The IMF’s work has also confirmed the vital role of fiscal policy, especially in the prevailing crisis environment. We have recently produced a policy paper summarizing the major findings of cutting edge research on fiscal policy. Evidence from research conducted since the crisis suggests that fiscal policy can be an effective recession-fighting tool under certain conditions: when monetary policy is constrained at the lower bound, when the financial sector is impaired, or in deep slumps. In order to have the fiscal space to be able to conduct countercyclical policy, and in light of the newly witnessed vulnerabilities of advanced economies to sovereign debt crises, the roadmap for medium-term fiscal consolidation is also critically important. To be successful, the necessary fiscal adjustment should be anchored by strong fiscal institutions and credible, yet flexible, fiscal rules.

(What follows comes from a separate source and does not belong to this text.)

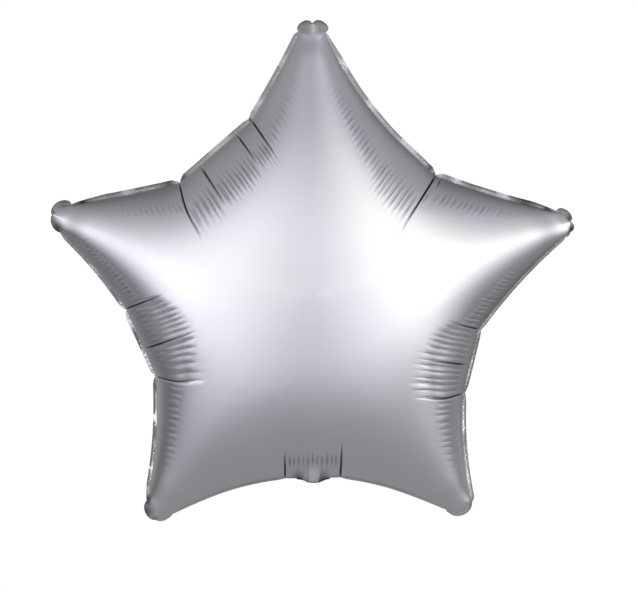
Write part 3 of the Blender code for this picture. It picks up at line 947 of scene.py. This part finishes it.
def light_room():
    world = bpy.data.worlds.new("studio")
    bpy.context.scene.world = world
    world.use_nodes = True
    tree = world.node_tree
    nodes, links = tree.nodes, tree.links
    nodes.clear()
    where = nodes.new("ShaderNodeTexCoord").outputs["Generated"]

    def toward(azimuth, elevation):
        """Cosine between where a ray goes and this direction."""
        dot = nodes.new("ShaderNodeVectorMath")
        dot.operation = "DOT_PRODUCT"
        a, e = radians(azimuth), radians(elevation)
        dot.inputs[1].default_value = (sin(a) * cos(e), -cos(a) * cos(e), sin(e))
        links.new(where, dot.inputs[0])
        return dot.outputs["Value"]

    plain, blue = 0.0, 0.0
    for azimuth, elevation, narrow, strength, blueness in SOFT_LIGHTS:
        away = worked(tree, "MULTIPLY_ADD", toward(azimuth, elevation), narrow, -narrow)
        glow = worked(tree, "EXPONENT", away)
        plain = worked(tree, "MULTIPLY_ADD", glow, strength, plain)
        blue = worked(tree, "MULTIPLY_ADD", glow, strength * blueness, blue)
    colour = nodes.new("ShaderNodeCombineColor")
    for socket, value in zip(colour.inputs, (plain, plain, blue)):
        links.new(value, socket)
    room = nodes.new("ShaderNodeBackground")
    links.new(colour.outputs["Color"], room.inputs["Color"])
    room.inputs["Strength"].default_value = 1.0
    backdrop = nodes.new("ShaderNodeBackground")
    backdrop.inputs["Color"].default_value = (1, 1, 1, 1)
    path = nodes.new("ShaderNodeLightPath")
    behind = worked(tree, "GREATER_THAN", toward(180, 0), cos(radians(BACKDROP_HALF_ANGLE)))
    mirrored = worked(tree, "MAXIMUM", path.outputs["Is Glossy Ray"], path.outputs["Is Transmission Ray"])
    mirrored = worked(tree, "MULTIPLY", mirrored, behind)
    mix = nodes.new("ShaderNodeMixShader")
    links.new(worked(tree, "MAXIMUM", path.outputs["Is Camera Ray"], mirrored), mix.inputs["Fac"])
    links.new(room.outputs["Background"], mix.inputs[1])
    links.new(backdrop.outputs["Background"], mix.inputs[2])
    out = nodes.new("ShaderNodeOutputWorld")
    links.new(mix.outputs["Shader"], out.inputs["Surface"])


FLOOR_HEIGHT = -0.9
FLOOR_SIZE = 1.6
FLOOR_COLOUR = (0.63, 0.63, 0.63, 1)
FLOOR_ROUGHNESS = 0.9
FLOOR_SEEN = 0.71  # added where the camera looks at it, so that it looks white


def lay_floor():
    sheet = bmesh.new()
    bmesh.ops.create_circle(sheet, cap_ends=True, segments=96, radius=FLOOR_SIZE)
    bmesh.ops.translate(sheet, verts=sheet.verts, vec=(0, 0, FLOOR_HEIGHT))
    mesh = bpy.data.meshes.new("studio_floor")
    sheet.to_mesh(mesh)
    sheet.free()
    material = bpy.data.materials.new("pale_floor")
    material.use_nodes = True
    tree = material.node_tree
    shader = tree.nodes["Principled BSDF"]
    shader.inputs["Base Color"].default_value = FLOOR_COLOUR
    shader.inputs["Roughness"].default_value = FLOOR_ROUGHNESS
    shader.inputs["Emission Color"].default_value = (1, 1, 1, 1)
    path = tree.nodes.new("ShaderNodeLightPath")
    seen = worked(tree, "MULTIPLY", path.outputs["Is Camera Ray"], FLOOR_SEEN)
    tree.links.new(seen, shader.inputs["Emission Strength"])
    mesh.materials.append(material)
    floor = bpy.data.objects.new("studio_floor", mesh)
    bpy.context.scene.collection.objects.link(floor)


# Camera, straight in front of the star. Lens and sensor are in millimetres.
CAMERA_DISTANCE = 1.528
CAMERA_SIDE = 0.0047
CAMERA_HEIGHT = 0.1589
LENS = 100.0
SENSOR_WIDTH = 36.0


def set_camera():
    camera = bpy.data.objects.new("camera", bpy.data.cameras.new("camera"))
    camera.data.lens = LENS
    camera.data.sensor_width = SENSOR_WIDTH
    camera.location = (CAMERA_SIDE, -CAMERA_DISTANCE, CAMERA_HEIGHT)
    camera.rotation_euler = (radians(90), 0, 0)
    bpy.context.scene.collection.objects.link(camera)
    bpy.context.scene.camera = camera


set_camera()
make_balloon()
light_room()
lay_floor()
bpy.context.scene.view_settings.view_transform = "Standard"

This conference provides an opportunity to take stock, to exchange views, and to expand the reach of economic analysis for policy making. The Economic Forum, scheduled for tomorrow afternoon and focusing on policy responses to crises, also promises to be an eye-opening event with an excellent list of panelists. One of the questions they will discuss is whether we are ready to handle the next potential crisis. Even if we are unable to provide a precise answer to this question, we are all well aware that our research efforts will be critical in preparing us to meet the challenges of the next possible episode. And this year’s conference presents an excellent opportunity to advance our knowledge towards that direction.

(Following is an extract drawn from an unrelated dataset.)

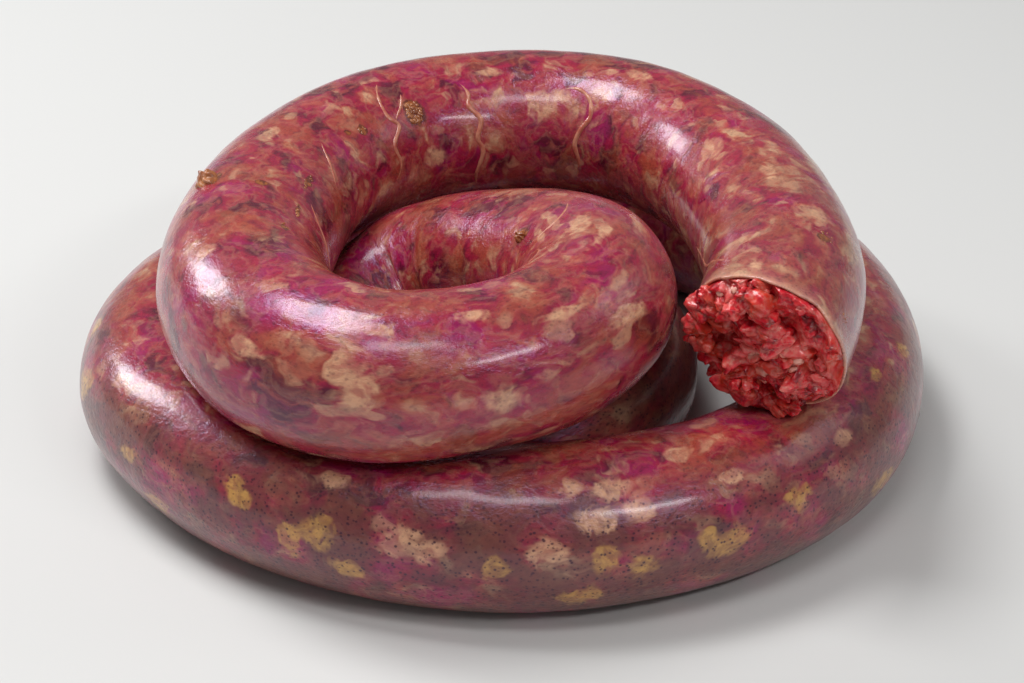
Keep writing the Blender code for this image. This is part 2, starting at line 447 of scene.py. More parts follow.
@dataclass(frozen=True)
class SkinFinish:
    """The wet casing with red meat and pale fat marbled under it."""

    wine: tuple[float, float, float] = (0.125, 0.002, 0.022)
    crimson: tuple[float, float, float] = (0.370, 0.004, 0.048)
    brick: tuple[float, float, float] = (0.400, 0.012, 0.044)
    tan: tuple[float, float, float] = (0.500, 0.092, 0.066)
    cream: tuple[float, float, float] = (0.720, 0.400, 0.230)
    gold: tuple[float, float, float] = (0.640, 0.350, 0.085)
    orange: tuple[float, float, float] = (0.470, 0.090, 0.036)
    magenta: tuple[float, float, float] = (0.350, 0.005, 0.100)
    # A dull brownish film, its colour made dark as painted shade for the ring's low, outer side.
    film_and_shade: tuple[float, float, float] = (0.125, 0.054, 0.036)
    stain: tuple[float, float, float] = (0.380, 0.115, 0.022)

    def _meat(self, s: Shader, bent: bpy.types.NodeSocket) -> bpy.types.NodeSocket:
        """The marbled meat before anything is laid over it.

        Args:
            s: The material's calls.
            bent: Coordinates along the straightened rope, made to wander.

        Returns:
            The colour.
        """
        blood = s.attribute("blood")
        drawn = s.vector("MULTIPLY", bent, (1.0, 1.0, 0.8))
        tone = s.maths("SUBTRACT", s.clouds(drawn, 145.0, 3.0, 0.5), s.maths("MULTIPLY", blood, 0.05))
        meat = s.ramp(tone, (0.34, self.wine), (0.43, self.crimson), (0.525, self.brick), (0.61, self.tan),
                      (0.70, self.cream))
        hue = s.clouds(bent, 90.0, 3.0, 0.6)
        meat = s.mix(s.maths("MULTIPLY", s.step(hue, 0.50, 0.66), 0.65), meat, self.orange)
        meat = s.mix(s.maths("MULTIPLY", s.step(hue, 0.47, 0.34), 0.75), meat, self.magenta)
        fibre = s.clouds(s.vector("MULTIPLY", bent, (1.0, 1.0, 0.35)), 520.0, 4.0, 0.6)
        meat = s.mix(s.maths("MULTIPLY", s.step(fibre, 0.52, 0.70), 0.55), meat, self.tan)
        meat = s.mix(s.maths("MULTIPLY", s.step(fibre, 0.47, 0.28), 0.55), meat, self.wine)
        ridge = s.maths("ABSOLUTE", s.maths("SUBTRACT", s.clouds(drawn, 170.0, 4.0, 0.55), 0.5))
        meat = s.mix(s.maths("MULTIPLY", s.step(ridge, 0.070, 0.0), 0.16), meat, self.cream)
        return meat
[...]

Stan started up the IMF Annual Research Conference in 2001 as he had the foresight to realize that the Fund could make a contribution and gain from a high-profile research forum. I cannot think of a better way to celebrate his many contributions than this conference on the theme of crises and with the outstanding cast of speakers here. Let me conclude by saying that I am very pleased to see you all here, and I look forward to having a festive celebration of Stan’s work while having productive discussions over the next two days.